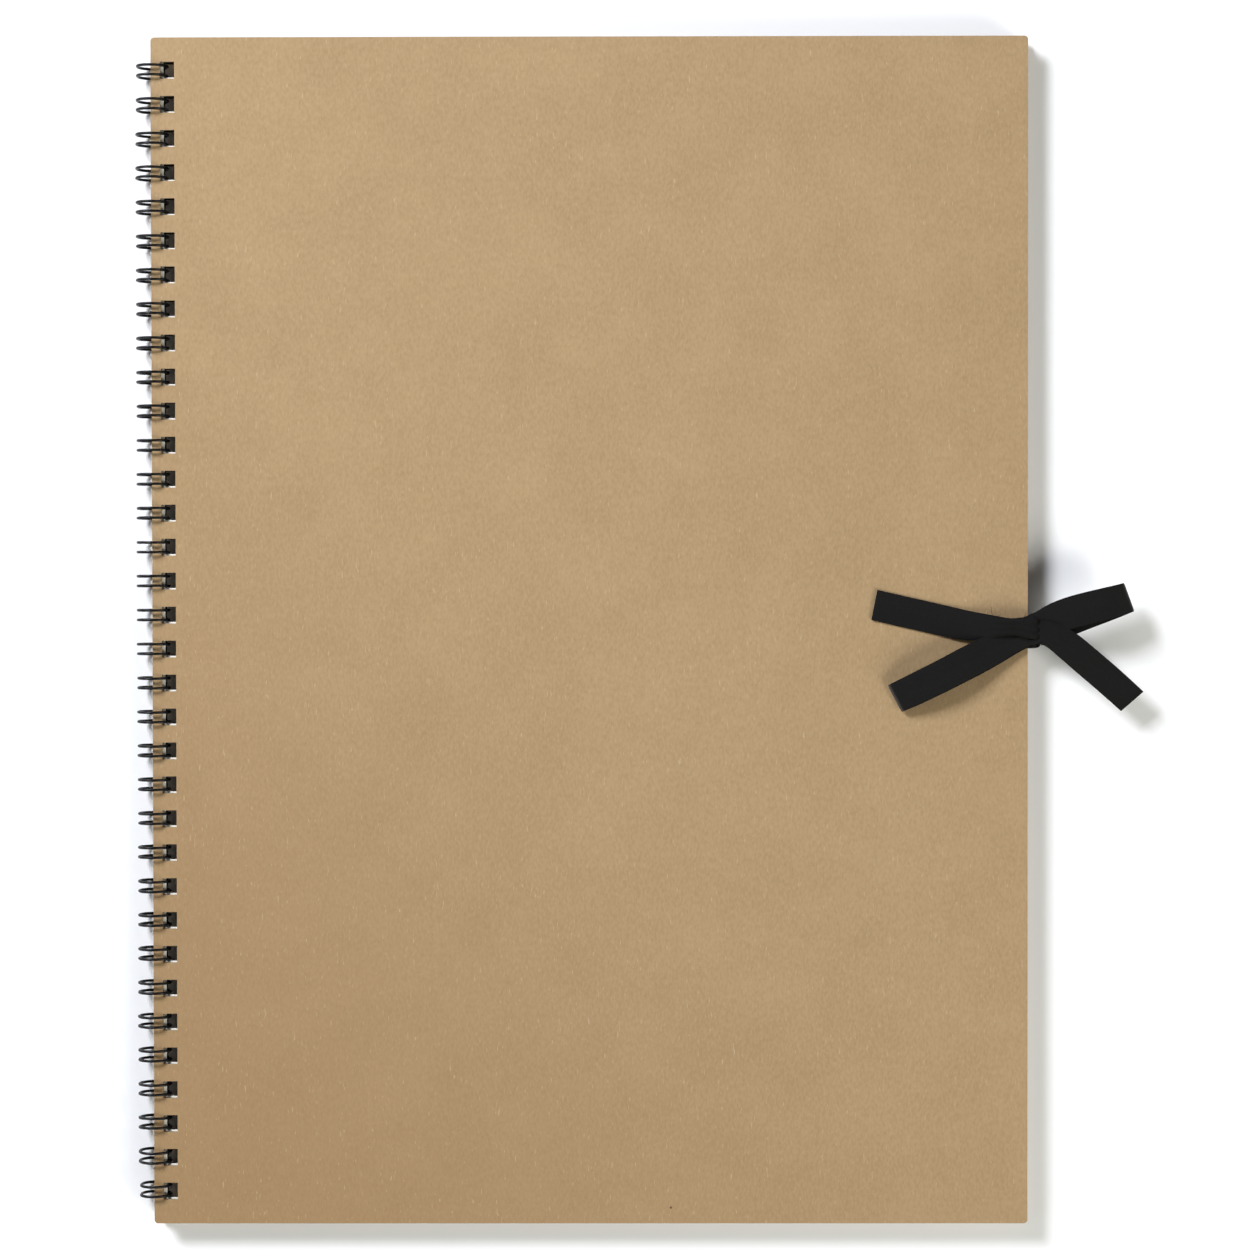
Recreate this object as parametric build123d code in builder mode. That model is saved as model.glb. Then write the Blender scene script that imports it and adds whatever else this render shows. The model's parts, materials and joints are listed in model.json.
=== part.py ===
"""Scrapbook album: two kraft board covers, a flyleaf and twelve card pages on a twin-loop wire,
tied at the fore-edge with two ribbons.

The album lies flat on its back cover, front cover up, with the spine wire on its left.
X runs from the spine to the fore-edge, Y along the spine and Z up. The origin is under the
middle of the album, at the level of the wire's lowest point. All sizes are in millimetres.
"""

import os
from math import cos, hypot, radians, sin, sqrt

from build123d import *

# Covers
cover_width = 218.0
cover_height = 295.6
cover_thickness = 1.0
cover_corner = 0.9
cover_edge_strip = 2.35  # board left between the spine edge and the holes

# Pages
page_count = 12
page_thickness = 0.2
flyleaf_thickness = 0.12
leaf_gap = 0.02  # air between neighbouring leaves
page_edge_strip = 2.1  # card left between a page's spine edge and its holes
page_end_margin = 2.0  # how far a page stays inside the cover at the head and the tail
page_fore_margin = 3.0  # and at the fore-edge
page_corner = 0.6
flyleaf_slide = 0.4  # how far the flyleaf has slid towards the head, in the wire's play

# Twin-loop wire, three loops to the inch
pitch = 25.4 / 3
wire_diameter = 0.7
loop_half_gap = 1.2  # from a loop's middle to the centreline of each of its two strands
root_bend = 1.0  # bend between a strand and the straight run to the next loop
root_angle = -40.0  # where a strand leaves the root line, seen along +Y from the right
tip_angle = 272.0  # where it turns round into its twin, out of sight under the back cover
end_margin = 6.0  # least distance from a cover's end to the middle of a loop

# Holes
hole_width = 3.5
hole_side_clearance = 0.55  # from a strand to the hole's side, along the spine
hinge_inset = 0.08  # the rings' centre lies this far outside the covers' spine edge
cover_wire_clearance = 0.18  # from the hole's spine side to the wire, at a cover's outer face
page_wire_clearance = 0.12  # the same at the outermost page

# Ribbon ties
ribbon_width = 8.0
ribbon_thickness = 0.4
ribbon_seat = 28.0  # length glued inside a cover
ribbon_clearance = 0.2  # each side of the ribbon in its groove
patch_length = 22.0
patch_width = 30.0
patch_thickness = 0.15
patch_inset = 9.0  # from the fore-edge to the patch
front_strap_lead = 0.5  # straight run past the fore-edge before the ribbon turns up
front_strap_bend = 0.7
back_strap_lead = 1.6
back_strap_bend = 1.2
strap_gap = 0.3  # between the back ribbon's strap and the knot that it goes up into

# Bow, measured from the middle of its knot
knot_length = 10.2
knot_width = 8.6
knot_rise = 3.7
knot_round = 1.1
knot_lift = 0.25  # between the cover and the knot
knot_out = -0.6  # from the fore-edge to the knot's middle, outwards
knot_y = -0.5
tail_lift = 0.05  # from the knot's underside to the tails
loop_lift = 0.5  # and to the loops
loop_rise = 3.0  # outer height of a loop
left_loop_reach = 35.6
left_loop_turn = 207.4
right_loop_reach = 27.2
right_loop_turn = 19.2
left_tail_reach = 37.9
left_tail_turn = 170.0
right_tail_reach = 31.9
right_tail_turn = -32.8
loop_start = 0.6  # where a loop's band begins inside the knot
tail_start = 1.0  # and a tail

# Heights, counted from the rings' centre, which is half-way up the closed stack
pages_thickness = page_count * page_thickness + flyleaf_thickness
stack = 2 * cover_thickness + pages_thickness + (page_count + 2) * leaf_gap
page_reach = stack / 2 - cover_thickness - leaf_gap

# The wire passes each cover's holes near their spine side
ring_inner = hypot(stack / 2, cover_edge_strip + hinge_inset + cover_wire_clearance)
ring_radius = ring_inner + wire_diameter / 2
hole_height = 2 * (loop_half_gap + wire_diameter / 2 + hole_side_clearance)
page_hole_left = sqrt(ring_inner**2 - page_reach**2) - hinge_inset - page_wire_clearance
loop_count = int((cover_height - 2 * end_margin) / pitch) + 1

# Places in the album's own frame
ring_reach = hinge_inset + ring_radius + wire_diameter / 2  # past the spine edge
spine_x = (ring_reach - cover_width) / 2
fore_x = spine_x + cover_width
hinge_x = spine_x - hinge_inset
hinge_z = ring_radius + wire_diameter / 2
back_z = hinge_z - stack / 2
front_z = hinge_z + stack / 2 - cover_thickness
top_z = front_z + cover_thickness


def leaf(low_z, thickness, left, right, height, corner, hole_left):
    """A flat rectangular leaf with its row of holes along the spine."""
    with BuildPart() as sheet:
        with BuildSketch(Plane.XY.offset(low_z)):
            with Locations(((left + right) / 2, 0)):
                RectangleRounded(right - left, height, corner)
            with Locations((hole_left + hole_width / 2, 0)):
                with GridLocations(pitch, pitch, 1, loop_count):
                    Rectangle(hole_width, hole_height, mode=Mode.SUBTRACT)
        extrude(amount=thickness)
    return sheet.part


def cover(low_z, inner_z, inward):
    """A board with a groove for the ribbon's end and a shallow seat for the patch over it.

    inner_z is the height of the face towards the pages, and inward is +1 when the board
    lies above that face and -1 when it lies below.
    """
    with BuildPart() as board:
        add(leaf(low_z, cover_thickness, spine_x, fore_x, cover_height, cover_corner,
                 spine_x + cover_edge_strip))
        with BuildSketch(Plane.XY.offset(inner_z)):
            with Locations((fore_x - ribbon_seat / 2, knot_y)):
                Rectangle(ribbon_seat, ribbon_width + 2 * ribbon_clearance)
        extrude(amount=inward * (patch_thickness + ribbon_thickness), mode=Mode.SUBTRACT)
        with BuildSketch(Plane.XY.offset(inner_z)):
            with Locations((fore_x - patch_inset - patch_length / 2, knot_y)):
                Rectangle(patch_length + 2 * ribbon_clearance, patch_width + 2 * ribbon_clearance)
        extrude(amount=inward * patch_thickness, mode=Mode.SUBTRACT)
    return board.part


def patch(inner_z, inward):
    """The paper patch that holds a ribbon's end in its groove, flush with the cover."""
    with BuildPart() as paper:
        with BuildSketch(Plane.XY.offset(inner_z)):
            with Locations((fore_x - patch_inset - patch_length / 2, knot_y)):
                Rectangle(patch_length, patch_width)
        extrude(amount=inward * patch_thickness)
    return paper.part


def strap(middle_z, lead, bend, end_z):
    """A ribbon's run from its groove, out past the fore-edge and up to the knot."""
    turn_x = fore_x + lead
    half = ribbon_thickness / 2
    seat_x = fore_x - ribbon_seat + ribbon_clearance
    start = Plane(origin=(seat_x, knot_y, middle_z), x_dir=(0, 1, 0), z_dir=(1, 0, 0))
    with BuildPart() as band:
        with BuildLine():
            Line((seat_x, knot_y, middle_z), (turn_x, knot_y, middle_z))
            TangentArc((turn_x, knot_y, middle_z),
                       (turn_x + bend, knot_y, middle_z + bend), tangent=(1, 0, 0))
            Line((turn_x + bend, knot_y, middle_z + bend), (turn_x + bend, knot_y, end_z))
        with BuildSketch(start):
            Rectangle(ribbon_width, 2 * half)
        sweep()
    return band.part


def arm_plane(turn):
    """The upright plane through the knot's middle that a bow's arm points along."""
    across = (sin(radians(turn)), -cos(radians(turn)), 0)
    along = (cos(radians(turn)), sin(radians(turn)), 0)
    return Plane(origin=(fore_x + knot_out, knot_y, knot_z), x_dir=along, z_dir=across)


def bow_loop(reach, turn):
    """A flattened band of ribbon that runs out of the knot, folds over and comes back."""
    length = reach - loop_start
    with BuildPart() as band:
        with BuildSketch(arm_plane(turn)):
            with Locations((loop_start + length / 2, loop_lift + loop_rise / 2)):
                SlotOverall(length, loop_rise)
                SlotOverall(length - 2 * ribbon_thickness, loop_rise - 2 * ribbon_thickness,
                            mode=Mode.SUBTRACT)
        extrude(amount=ribbon_width / 2, both=True)
    return band.part


def bow_tail(reach, turn):
    """A ribbon's free end, lying straight out from the knot."""
    length = reach - tail_start
    with BuildPart() as band:
        with BuildSketch(arm_plane(turn)):
            with Locations((tail_start + length / 2, tail_lift + ribbon_thickness / 2)):
                Rectangle(length, ribbon_thickness)
        extrude(amount=ribbon_width / 2, both=True)
    return band.part


def save(piece, name):
    piece.label = name
    export_step(piece, f"parts/{name}.step")


os.makedirs("parts", exist_ok=True)

# Covers and the patches inside them
save(cover(back_z, back_z + cover_thickness, -1), "back_cover")
save(cover(front_z, front_z, 1), "front_cover")
save(patch(back_z + cover_thickness, -1), "ribbon_patch_back")
save(patch(front_z, 1), "ribbon_patch_front")

# Pages, counted from the front, with the flyleaf over them
page_left = spine_x + page_hole_left - page_edge_strip
page_right = fore_x - page_fore_margin
page_height = cover_height - 2 * page_end_margin
for number in range(1, page_count + 1):
    below = page_count - number
    low_z = back_z + cover_thickness + leaf_gap + below * (page_thickness + leaf_gap)
    page = leaf(low_z, page_thickness, page_left, page_right, page_height, page_corner,
                spine_x + page_hole_left)
    save(page, f"page_{number:02d}")
flyleaf = leaf(front_z - leaf_gap - flyleaf_thickness, flyleaf_thickness, page_left, page_right,
               page_height, page_corner, spine_x + page_hole_left)
save(Pos(0, flyleaf_slide, 0) * flyleaf, "flyleaf")


def ring_point(angle, y, ahead=0.0):
    """A point on a strand's circle, or so far ahead of it along its tangent."""
    turn = radians(angle)
    return (hinge_x + ring_radius * cos(turn) - ahead * sin(turn), y,
            hinge_z + ring_radius * sin(turn) + ahead * cos(turn))


# One loop of the wire: half a root run, a bend, a strand nearly all the way round, the tip's
# turn, the twin strand back, a bend and the other half run
middle_angle = (root_angle + tip_angle) / 2
near = -loop_half_gap
far = loop_half_gap
bend_middle = root_bend * sqrt(0.5)
with BuildPart() as wire_loop:
    with BuildLine():
        Line(ring_point(root_angle, -pitch / 2, -root_bend),
             ring_point(root_angle, near - root_bend, -root_bend))
        ThreePointArc(ring_point(root_angle, near - root_bend, -root_bend),
                      ring_point(root_angle, near - root_bend + bend_middle, -bend_middle),
                      ring_point(root_angle, near))
        ThreePointArc(ring_point(root_angle, near), ring_point(middle_angle, near),
                      ring_point(tip_angle, near))
        ThreePointArc(ring_point(tip_angle, near), ring_point(tip_angle, 0, loop_half_gap),
                      ring_point(tip_angle, far))
        ThreePointArc(ring_point(tip_angle, far), ring_point(middle_angle, far),
                      ring_point(root_angle, far))
        ThreePointArc(ring_point(root_angle, far),
                      ring_point(root_angle, far + root_bend - bend_middle, -bend_middle),
                      ring_point(root_angle, far + root_bend, -root_bend))
        Line(ring_point(root_angle, far + root_bend, -root_bend),
             ring_point(root_angle, pitch / 2, -root_bend))
    with BuildSketch(Plane(origin=ring_point(root_angle, -pitch / 2, -root_bend),
                           x_dir=(1, 0, 0), z_dir=(0, 1, 0))):
        Circle(wire_diameter / 2)
    sweep()

with BuildPart() as binding_wire:
    with GridLocations(pitch, pitch, 1, loop_count):
        add(wire_loop.part)
save(binding_wire.part, "binding_wire")

# Ribbons: each comes out of its cover at the fore-edge and goes up to the knot
knot_z = top_z + knot_lift
in_cover = patch_thickness + ribbon_thickness / 2
save(strap(front_z + in_cover, front_strap_lead, front_strap_bend, knot_z),
     "ribbon_strap_front")
save(strap(back_z + cover_thickness - in_cover, back_strap_lead, back_strap_bend,
           knot_z - strap_gap), "ribbon_strap_back")

# The bow
with BuildPart() as knot:
    with BuildSketch(Plane.XY.offset(knot_z)):
        with Locations((fore_x + knot_out, knot_y)):
            RectangleRounded(knot_length, knot_width, 2 * knot_round)
    extrude(amount=knot_rise)
    fillet(knot.edges().group_by(Axis.Z)[-1], knot_round)
save(knot.part, "ribbon_knot")
save(bow_loop(left_loop_reach, left_loop_turn), "ribbon_loop_left")
save(bow_loop(right_loop_reach, right_loop_turn), "ribbon_loop_right")
save(bow_tail(left_tail_reach, left_tail_turn), "ribbon_tail_left")
save(bow_tail(right_tail_reach, right_tail_turn), "ribbon_tail_right")
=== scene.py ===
import json
import math

import bpy
import numpy as np
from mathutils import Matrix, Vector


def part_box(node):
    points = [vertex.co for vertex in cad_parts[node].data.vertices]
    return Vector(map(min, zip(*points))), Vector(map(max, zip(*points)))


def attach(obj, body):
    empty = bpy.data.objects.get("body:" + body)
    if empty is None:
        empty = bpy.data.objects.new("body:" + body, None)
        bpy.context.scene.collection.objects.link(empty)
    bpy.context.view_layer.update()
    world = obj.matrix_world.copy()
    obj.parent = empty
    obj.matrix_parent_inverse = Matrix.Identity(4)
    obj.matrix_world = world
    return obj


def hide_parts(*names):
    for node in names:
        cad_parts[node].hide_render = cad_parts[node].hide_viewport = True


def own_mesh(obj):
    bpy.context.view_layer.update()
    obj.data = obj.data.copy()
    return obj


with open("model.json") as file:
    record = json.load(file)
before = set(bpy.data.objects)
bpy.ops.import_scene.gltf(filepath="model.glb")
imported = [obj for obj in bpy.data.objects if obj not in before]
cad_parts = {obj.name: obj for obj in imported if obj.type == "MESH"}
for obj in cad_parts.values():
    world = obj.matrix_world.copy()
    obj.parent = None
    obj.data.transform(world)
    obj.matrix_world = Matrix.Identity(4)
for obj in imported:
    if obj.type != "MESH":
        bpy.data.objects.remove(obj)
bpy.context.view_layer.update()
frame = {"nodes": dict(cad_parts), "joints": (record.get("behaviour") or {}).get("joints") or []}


# --- Camera ------------------------------------------------------------------------------------
# It hangs over the front cover and looks almost straight down, a degree towards the tail.
MM = 0.001
CAMERA_INSIDE_FORE_EDGE = 94.7 * MM
CAMERA_ABOVE_MIDDLE = 12.6 * MM  # towards the head
CAMERA_OVER_COVER = 793 * MM
CAMERA_TILT = (-0.883, 0.309, -0.072)  # degrees about X, Y and Z
_, cover_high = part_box("front_cover")
lens_view = bpy.data.cameras.new("overhead")
lens_view.sensor_width = 36
lens_view.lens = 91
overhead = bpy.data.objects.new("overhead", lens_view)
overhead.location = (cover_high.x - CAMERA_INSIDE_FORE_EDGE, CAMERA_ABOVE_MIDDLE,
                     cover_high.z + CAMERA_OVER_COVER)
overhead.rotation_euler = [math.radians(angle) for angle in CAMERA_TILT]
bpy.context.scene.collection.objects.link(overhead)
bpy.context.scene.camera = overhead


# --- Ribbon ties -------------------------------------------------------------------------------
# Black cotton tape, 8 mm wide, cut square at its ends. One is glued inside each cover, and the
# two are tied in a bow whose knot sits on the fore-edge.
RIBBON_WIDTH = 8 * MM
RIBBON_THICKNESS = 0.34 * MM
UNGATHERED = 3.75 * MM  # half of the width, above which the tape lies flat
PLEAT_HEIGHT = 0.6 * MM
EDGE_DROP = 1.2 * MM
edge = np.array([cover_high.x, 0, cover_high.z])
strap_low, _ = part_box("ribbon_strap_back")
back_strap_z = (strap_low.z - cover_high.z) / MM + 0.2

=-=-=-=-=

• **Instructions for the task**
Only lines that contain the word "context" are wanted; copy each of them.

• **Answer in full**
        bpy.context.scene.collection.objects.link(empty)
    bpy.context.view_layer.update()
    bpy.context.view_layer.update()
bpy.context.view_layer.update()
bpy.context.scene.collection.objects.link(overhead)
bpy.context.scene.camera = overhead